Май 1928 года, В Париже на Лионском вокзале. Анна Павлова только что прибыла с римским экспрессом.
"— Ваше впечатление о вашем турне по Италии?
— Для меня это было большим событием, — отвечает Анна Павлова. — Я в первый раз танцевала в Италии, Там, на родине танца, сейчас, быть может, самый большой в Европе его упадок. Я выступала в Милане, в Турине, в Генуе, в Венеции, в Болонье и в Риме. Успех был большой. Но подлинного понимания танца я не встретила в Италии. Передо мной были люди, забывшие, что такое балет. Балетной критики совсем нет. Причины упадка? Отсутствие балетмейстеров, постепенное вырождение балета в пантомиму.
— Какие у вас сведения из России?
— Я много получаю оттуда писем. Балет там существует, но трудно судить отсюда о его развитии".
Париж, май 1930 года. На чае в Театре Елисейских полей в честь А. П. Павловой.
Анна Павлова рассказывает про балет "Восточные впечатления", который впервые пойдет в Париже.
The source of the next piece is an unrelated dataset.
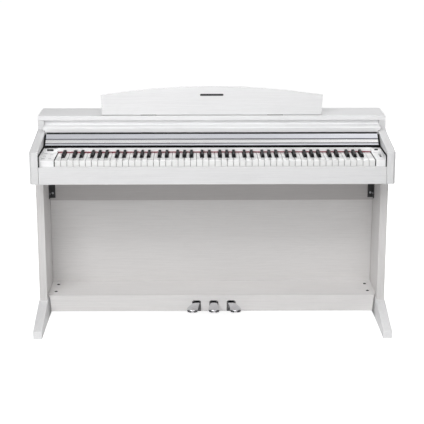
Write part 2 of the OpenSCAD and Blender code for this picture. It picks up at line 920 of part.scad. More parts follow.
// Cast lever: a level bar from the pivot to the board, then a tip that falls gently.
module pedal(side) {
    half = pedal_neck_w / 2;
    pivot_y = pedal_pivot[0];
    tip_y = board_y - pedal_reach;
    color("silver") placed() translate([pedal_x + side * pedal_pitch, 0, 0]) difference() {
        union() {
            slab(-half, half, board_y - touch, pivot_y + 8, lever_z[0], lever_z[1]);
            slab(-half, half, pivot_y, pivot_y + heel_len, lever_z[0], heel_top);
            intersection() {
                upward(0, lever_z[1] + 1) tip_plan(side);
                across(-pedal_pitch, pedal_pitch) polygon([
                    [board_y, lever_z[1]], [tip_y, tip_z[1]], [tip_y, tip_z[0]],
                    [tip_y + tip_toe[0], tip_toe[1]], [board_y, lever_z[0]]
                ]);
            }
        }
        bar_x(-pedal_neck_w, pedal_neck_w, pivot_y, pedal_pivot[1], axle_r + axle_clear);
    }
}

module left_pedal() { pedal(-1); }
module middle_pedal() { pedal(0); }
module right_pedal() { pedal(1); }

// Steel channel under the shelf: top plate, two ears, the axle and a floor tray with a front lip.
module pedal_frame() {
    plate_top = shelf_top - shelf_t;
    plate_bottom = plate_top - frame_plate_t;
    tray_y = shelf_y + 1;
    tray_top = tray_bottom + frame_plate_t;
    color("#4a4a4c") placed() translate([pedal_x, 0, 0]) union() {
        slab(-frame_x, frame_x, frame_plate_y[0], frame_plate_y[1], plate_bottom, plate_top);
        for (side = [-1, 1]) translate([side * (frame_x - ear_t / 2), pedal_pivot[0], 0])
            slab(-ear_t / 2, ear_t / 2, -ear_half, ear_half, tray_bottom, plate_bottom + 1);
        slab(-frame_x, frame_x, tray_y, frame_plate_y[1], tray_bottom, tray_top);
        slab(-frame_x, frame_x, tray_y, tray_y + tray_lip, tray_bottom - tray_lip, tray_top);
        bar_x(-frame_x, frame_x, pedal_pivot[0], pedal_pivot[1], axle_r);
    }
}

// A coil swept as one closed tube; each ring of points follows the helix.
module coil() {
    rings = spring_turns * spring_steps;
    rise = (spring_z[1] - spring_z[0]) / rings;
    points = [for (k = [0 : rings], s = [0 : spring_sides - 1])
        let (turn = 360 * k / spring_steps, around = 360 * s / spring_sides,
             r = spring_r + wire_r * cos(around))
        [r * cos(turn), r * sin(turn), spring_z[0] + k * rise + wire_r * sin(around)]];
    sides = [for (k = [0 : rings - 1], s = [0 : spring_sides - 1])
        let (next = (s + 1) % spring_sides, base = k * spring_sides, up = base + spring_sides)
        [base + s, up + s, up + next, base + next]];
    polyhedron(points, concat(
        [[for (s = [0 : spring_sides - 1]) s]], sides,
        [[for (s = [spring_sides - 1 : -1 : 0]) rings * spring_sides + s]]
    ));
}

// Return springs behind the axle, drawn at their pressed length.
module pedal_springs() {
    color("silver") placed() for (n = [-1 : 1])
        translate([pedal_x + n * pedal_pitch, pedal_pivot[0] + 20, 0]) coil();
}

left_cheek();
right_cheek();
keybed();
key_slip();
top_lid();
front_ledge();
cabinet_back();
left_end_block();
right_end_block();
name_strip();
cover_board();
cover_rail();
cover_end_caps();
cover_tracks();
music_rest();
rest_hinge_leaves();
rest_hinge_bases();
display_window();
key_chassis();
main_board();
speakers();
jack_panel();
power_button();
volume_knob();
panel_button_1();
panel_button_2();
panel_button_3();
panel_button_4();
panel_button_5();
key_c4();
key_cs4();
key_d4();
key_ds4();
key_e4();
key_f4();
key_fs4();
key_g4();
key_gs4();
key_a4();
key_as4();
key_b4();
white_keys_bass();
white_keys_treble();
black_keys_bass();
black_keys_treble();
left_leg();
right_leg();
left_foot();
right_foot();
back_panel();
upper_rail();
corner_brackets();
pedal_shelf();
pedal_front_board();
left_pedal();
middle_pedal();
right_pedal();
pedal_frame();
pedal_springs();
screws();
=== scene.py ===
"""Looks of the digital piano on its stand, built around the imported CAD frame."""

import json
import math

import bmesh
import bpy
from mathutils import Matrix, Vector


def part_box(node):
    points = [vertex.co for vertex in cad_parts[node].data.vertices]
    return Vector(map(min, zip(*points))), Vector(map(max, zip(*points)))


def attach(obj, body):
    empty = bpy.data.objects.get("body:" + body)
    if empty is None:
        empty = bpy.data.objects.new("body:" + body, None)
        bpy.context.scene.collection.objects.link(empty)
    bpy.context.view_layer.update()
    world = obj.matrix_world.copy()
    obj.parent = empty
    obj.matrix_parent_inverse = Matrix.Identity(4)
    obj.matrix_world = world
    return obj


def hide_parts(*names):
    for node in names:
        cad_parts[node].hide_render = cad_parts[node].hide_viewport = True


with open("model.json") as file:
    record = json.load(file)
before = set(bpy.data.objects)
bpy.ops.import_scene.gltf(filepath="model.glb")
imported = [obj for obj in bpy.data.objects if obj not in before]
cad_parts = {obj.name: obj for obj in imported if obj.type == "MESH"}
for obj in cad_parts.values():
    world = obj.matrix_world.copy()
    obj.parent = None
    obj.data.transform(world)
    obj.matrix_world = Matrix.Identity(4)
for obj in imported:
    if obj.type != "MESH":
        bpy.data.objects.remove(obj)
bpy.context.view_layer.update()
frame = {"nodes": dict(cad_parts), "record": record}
MM = 0.001


# ---- Node materials ---------------------------------------------------------

class Shader:
    """A Principled material and short calls that add nodes to it."""

    def __init__(self, name, color, roughness, metallic=0.0, coat=0.0, coat_roughness=0.1):
        self.material = bpy.data.materials.new(name)
        self.material.use_nodes = True
        self.tree = self.material.node_tree
        self.surface = self.tree.nodes["Principled BSDF"]
        self.set(self.surface, {"Base Color": (*color, 1.0), "Roughness": roughness, "Metallic": metallic,
                                "Coat Weight": coat, "Coat Roughness": coat_roughness})
        self.place = self.tree.nodes.new("ShaderNodeTexCoord").outputs["Object"]

    def set(self, node, inputs):
        for key, value in inputs.items():
            if isinstance(value, bpy.types.NodeSocket):
                self.tree.links.new(value, node.inputs[key])
            else:
                node.inputs[key].default_value = value

    def node(self, kind, inputs, **settings):
        node = self.tree.nodes.new(kind)
        for key, value in settings.items():
            setattr(node, key, value)
        self.set(node, inputs)
        return node

    def scaled(self, x, y, z):
        """The object's coordinates, stretched for each axis."""
        return self.node("ShaderNodeMapping", {"Vector": self.place, "Scale": (x, y, z)}).outputs[0]

    def noise(self, vector, scale=1.0, detail=3.0, roughness=0.55):
        inputs = {"Vector": vector, "Scale": scale, "Detail": detail, "Roughness": roughness}
        return self.node("ShaderNodeTexNoise", inputs).outputs["Fac"]

    def math(self, operation, a, b=0.0):
        return self.node("ShaderNodeMath", {0: a, 1: b}, operation=operation).outputs[0]

    def spread(self, value, from_low, from_high, to_low, to_high):
        """Maps a range of a value to another range, clamped."""
        return self.node("ShaderNodeMapRange", {0: value, 1: from_low, 2: from_high,
                                                3: to_low, 4: to_high}).outputs[0]

    def mix(self, factor, dark, light):
        """A colour between two colours."""
        node = self.node("ShaderNodeMix", {}, data_type="RGBA")
        for socket, value in ((node.inputs[0], factor), (node.inputs[6], dark), (node.inputs[7], light)):
            if isinstance(value, bpy.types.NodeSocket):
                self.tree.links.new(value, socket)
            else:
                socket.default_value = value if socket.type == "VALUE" else (*value, 1.0)
        return node.outputs[2]

    def bump(self, height, distance, strength=1.0, below=None):
        inputs = {"Height": height, "Distance": distance, "Strength": strength}
        if below is not None:
            inputs["Normal"] = below
        return self.node("ShaderNodeBump", inputs).outputs[0]

    def finish(self, color=None, roughness=None, normal=None):
        for key, value in (("Base Color", color), ("Roughness", roughness), ("Normal", normal)):
            if value is not None:
                self.tree.links.new(value, self.surface.inputs[key])
        return self.material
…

"— Мы в Индии создали этот балет по древним индусским танцам и там его впервые поставили. Сначала ходили одни англичане, а потом индусы и фарсийцы пришли смотреть на нас, а на Яве театр был полон туземцами. Из всех стран, которые я видала, самое большое впечатление произвела на меня Индия. И моды, и религия, и искусство Индии меня очаровали. До сих пор для меня наслаждение переноситься мыслью в Индию и наслаждение танцевать индусские танцы".